= The task =
Quote every line below exactly as it reads.

= Supplied information =
[START]

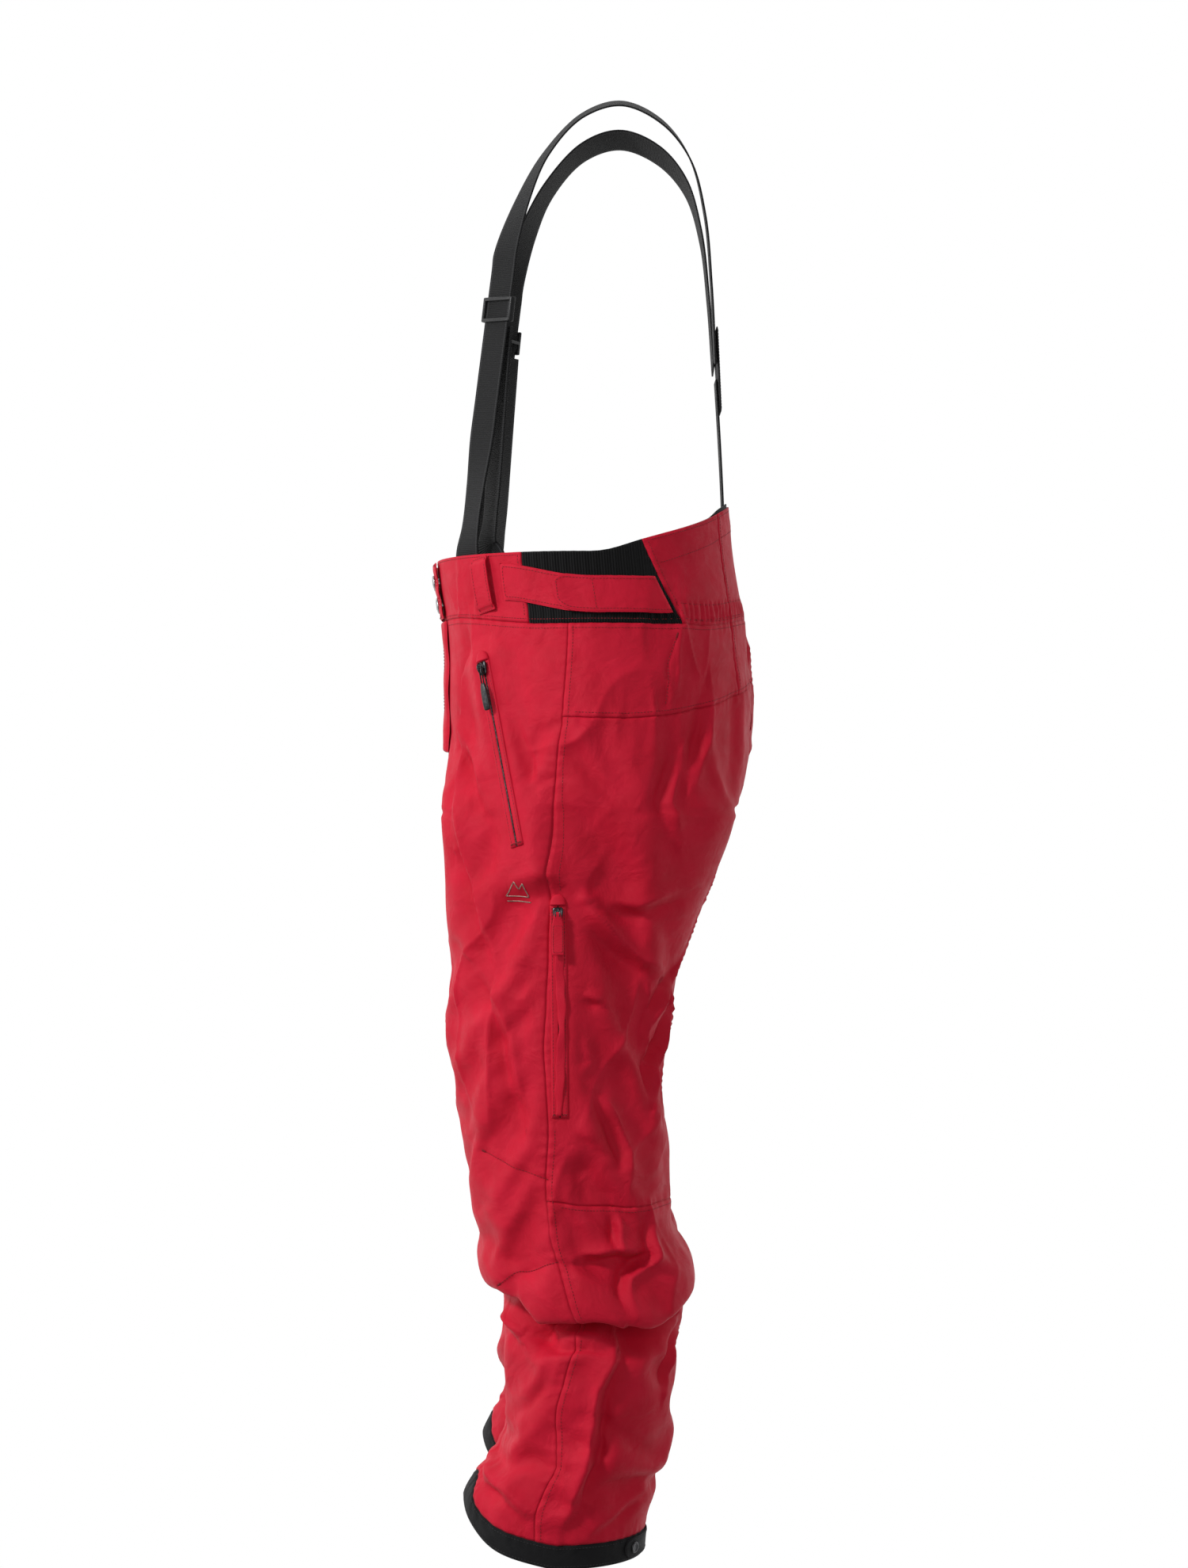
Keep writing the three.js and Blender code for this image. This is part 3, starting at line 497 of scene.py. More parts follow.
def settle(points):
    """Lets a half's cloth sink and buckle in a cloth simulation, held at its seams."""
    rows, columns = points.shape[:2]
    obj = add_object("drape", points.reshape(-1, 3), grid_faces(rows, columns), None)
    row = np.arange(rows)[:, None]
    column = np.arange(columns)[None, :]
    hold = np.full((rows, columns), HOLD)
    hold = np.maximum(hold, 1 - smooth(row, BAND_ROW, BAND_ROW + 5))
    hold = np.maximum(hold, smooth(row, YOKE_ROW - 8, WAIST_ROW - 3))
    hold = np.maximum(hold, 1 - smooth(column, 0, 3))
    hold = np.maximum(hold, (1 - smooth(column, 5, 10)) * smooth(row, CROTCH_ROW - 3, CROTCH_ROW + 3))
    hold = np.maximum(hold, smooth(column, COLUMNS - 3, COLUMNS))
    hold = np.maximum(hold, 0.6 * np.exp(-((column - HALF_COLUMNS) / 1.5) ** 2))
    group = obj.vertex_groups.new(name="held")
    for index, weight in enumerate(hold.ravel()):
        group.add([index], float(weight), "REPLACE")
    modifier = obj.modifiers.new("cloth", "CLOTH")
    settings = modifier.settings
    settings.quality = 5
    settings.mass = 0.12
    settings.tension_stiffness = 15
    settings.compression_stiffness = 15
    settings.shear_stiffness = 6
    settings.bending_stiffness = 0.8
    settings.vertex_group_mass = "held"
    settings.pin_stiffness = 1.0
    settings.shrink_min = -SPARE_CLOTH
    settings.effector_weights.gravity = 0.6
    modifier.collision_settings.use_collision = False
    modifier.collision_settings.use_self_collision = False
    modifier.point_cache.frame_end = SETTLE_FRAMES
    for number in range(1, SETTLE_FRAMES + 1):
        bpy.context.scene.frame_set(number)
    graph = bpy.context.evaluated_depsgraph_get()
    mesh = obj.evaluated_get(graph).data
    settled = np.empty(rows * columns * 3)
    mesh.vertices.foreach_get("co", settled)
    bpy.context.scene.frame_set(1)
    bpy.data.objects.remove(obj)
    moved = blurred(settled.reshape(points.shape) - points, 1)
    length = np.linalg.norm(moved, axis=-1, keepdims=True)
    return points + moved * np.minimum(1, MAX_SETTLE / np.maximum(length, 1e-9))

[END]

= Answer =
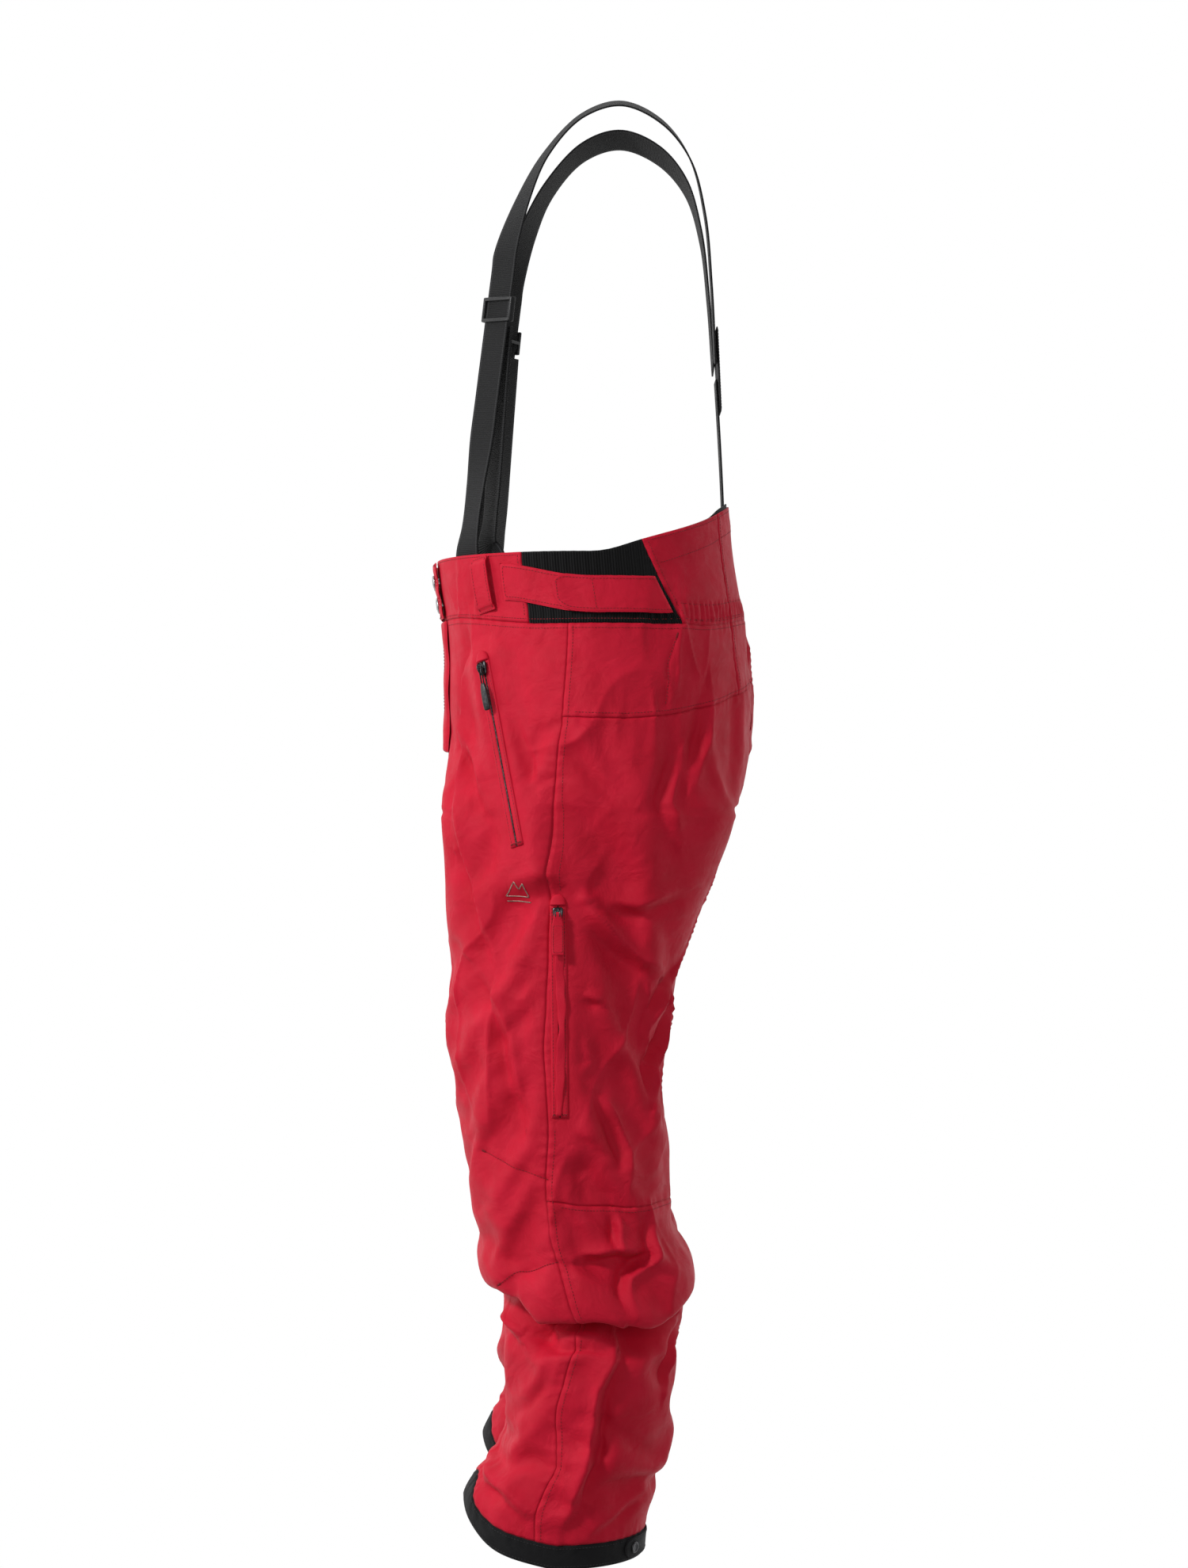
Keep writing the three.js and Blender code for this image. This is part 3, starting at line 497 of scene.py. More parts follow.
def settle(points):
    """Lets a half's cloth sink and buckle in a cloth simulation, held at its seams."""
    rows, columns = points.shape[:2]
    obj = add_object("drape", points.reshape(-1, 3), grid_faces(rows, columns), None)
    row = np.arange(rows)[:, None]
    column = np.arange(columns)[None, :]
    hold = np.full((rows, columns), HOLD)
    hold = np.maximum(hold, 1 - smooth(row, BAND_ROW, BAND_ROW + 5))
    hold = np.maximum(hold, smooth(row, YOKE_ROW - 8, WAIST_ROW - 3))
    hold = np.maximum(hold, 1 - smooth(column, 0, 3))
    hold = np.maximum(hold, (1 - smooth(column, 5, 10)) * smooth(row, CROTCH_ROW - 3, CROTCH_ROW + 3))
    hold = np.maximum(hold, smooth(column, COLUMNS - 3, COLUMNS))
    hold = np.maximum(hold, 0.6 * np.exp(-((column - HALF_COLUMNS) / 1.5) ** 2))
    group = obj.vertex_groups.new(name="held")
    for index, weight in enumerate(hold.ravel()):
        group.add([index], float(weight), "REPLACE")
    modifier = obj.modifiers.new("cloth", "CLOTH")
    settings = modifier.settings
    settings.quality = 5
    settings.mass = 0.12
    settings.tension_stiffness = 15
    settings.compression_stiffness = 15
    settings.shear_stiffness = 6
    settings.bending_stiffness = 0.8
    settings.vertex_group_mass = "held"
    settings.pin_stiffness = 1.0
    settings.shrink_min = -SPARE_CLOTH
    settings.effector_weights.gravity = 0.6
    modifier.collision_settings.use_collision = False
    modifier.collision_settings.use_self_collision = False
    modifier.point_cache.frame_end = SETTLE_FRAMES
    for number in range(1, SETTLE_FRAMES + 1):
        bpy.context.scene.frame_set(number)
    graph = bpy.context.evaluated_depsgraph_get()
    mesh = obj.evaluated_get(graph).data
    settled = np.empty(rows * columns * 3)
    mesh.vertices.foreach_get("co", settled)
    bpy.context.scene.frame_set(1)
    bpy.data.objects.remove(obj)
    moved = blurred(settled.reshape(points.shape) - points, 1)
    length = np.linalg.norm(moved, axis=-1, keepdims=True)
    return points + moved * np.minimum(1, MAX_SETTLE / np.maximum(length, 1e-9))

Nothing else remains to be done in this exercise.